Nas histórias da década de 1980, especialmente nas publicações independentes da Mirage Studios, Casey funciona como o espelho do leitor. É o elo entre o real e o fantástico. Enquanto as Tartarugas vivem em um universo de mutação, ninjutsu e filosofia oriental, Casey vem do concreto sujo de Nova York, onde o crime é banal e o medo é cotidiano. Ele não busca iluminação — busca vingança, catarse e sobrevivência.

Há algo trágico e fascinante em sua trajetória. Casey é movido por um senso de justiça, mas também por um ódio latente, uma raiva que o coloca constantemente à beira do abismo moral. Muitas vezes, ultrapassa limites que as Tartarugas tentam preservar. Raphael o confronta, mas também o compreende. Ambos estão presos entre dois mundos — o da disciplina e o da fúria. E é nesse contraste que Casey ganha relevância: ele mostra que o heroísmo pode nascer da dor, não da glória.

Nos volumes seguintes, Casey começa a mudar. Sua relação com April O’Neil revela um lado mais humano, vulnerável, e aos poucos ele busca uma forma de redenção. Ainda é violento, ainda é impetuoso, mas agora luta não só contra o crime — luta contra si mesmo.

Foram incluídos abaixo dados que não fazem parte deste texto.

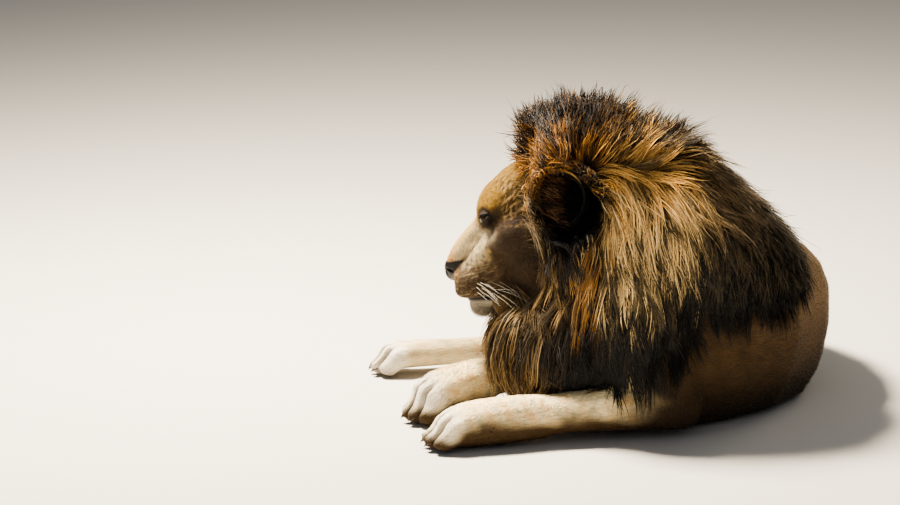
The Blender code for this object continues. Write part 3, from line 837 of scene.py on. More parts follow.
def eye_material():
    """A wet eye: round black pupil, amber iris with a fine grain, dark rim and dark brown beyond.
    """
    material, tree, shader = new_material("lion eye wet cornea", 0.10, 0.35, 1.376)
    ramp = node(tree, "ShaderNodeValToRGB", [("Fac", attribute(tree, "outward"))])
    # The iris's amber is darkened to brown by painted shade under the brow.
    stops = ((0.0, "#050403"), (0.165, "#070504"), (0.20, "#2a1a08"), (0.32, "#5a3a12"),
             (0.44, "#40290c"), (0.52, "#140c06"), (0.60, "#3a2a1e"), (1.0, "#2a201a"))
    for k, (where, code) in enumerate(stops):
        stop = ramp.color_ramp.elements[k] if k < 2 else ramp.color_ramp.elements.new(where)
        stop.position = where
        stop.color = (*linear(code), 1)
    grained(tree, shader, ramp.outputs["Color"], object_place(tree), 0.75, 1.25,
            Scale=900.0, Detail=3.0)
    shader.inputs["Coat Weight"].default_value = 0.2
    shader.inputs["Coat Roughness"].default_value = 0.03
    return material


def horn_material(name, roughness):
    """Plain keratin, denser and glossier than the coat, for whiskers and claws."""
    material, tree, shader = new_material(name, roughness, 0.5, 1.55)
    grained(tree, shader, attribute(tree, "coat", "Color"), object_place(tree), 0.9, 1.1,
            span=(0.0, 1.0), Scale=200.0)
    return material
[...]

Nas versões animadas e cinematográficas, Casey foi reinterpretado diversas vezes. Em 1990, o ator Elias Koteas lhe deu vida no primeiro filme live-action das Tartarugas Ninja, trazendo um tom mais leve e cômico, mas mantendo o espírito rebelde. Já em 2016, Stephen Amell encarnou uma versão moderna, mais próxima do herói de ação contemporâneo. Ainda assim, em todas as versões, a essência permanece: um homem mascarado que não espera ser chamado de herói, mas que não consegue ficar parado diante da injustiça.

Casey Jones é o tipo de personagem que o tempo tende a esquecer — ofuscado pelas cores vibrantes e pelo carisma das Tartarugas. Mas sua importância nas origens da série é inegável. Ele é o fio que costura o subterrâneo ao asfalto, o símbolo de que a coragem pode nascer do desespero, e de que a raiva, quando canalizada, também pode ser uma forma de esperança.

Num universo onde mutantes, samurais e robôs dividem espaço, Casey Jones é o lembrete de que o herói pode ser só um homem, uma máscara e um taco. E, talvez por isso mesmo, seja o mais real de todos.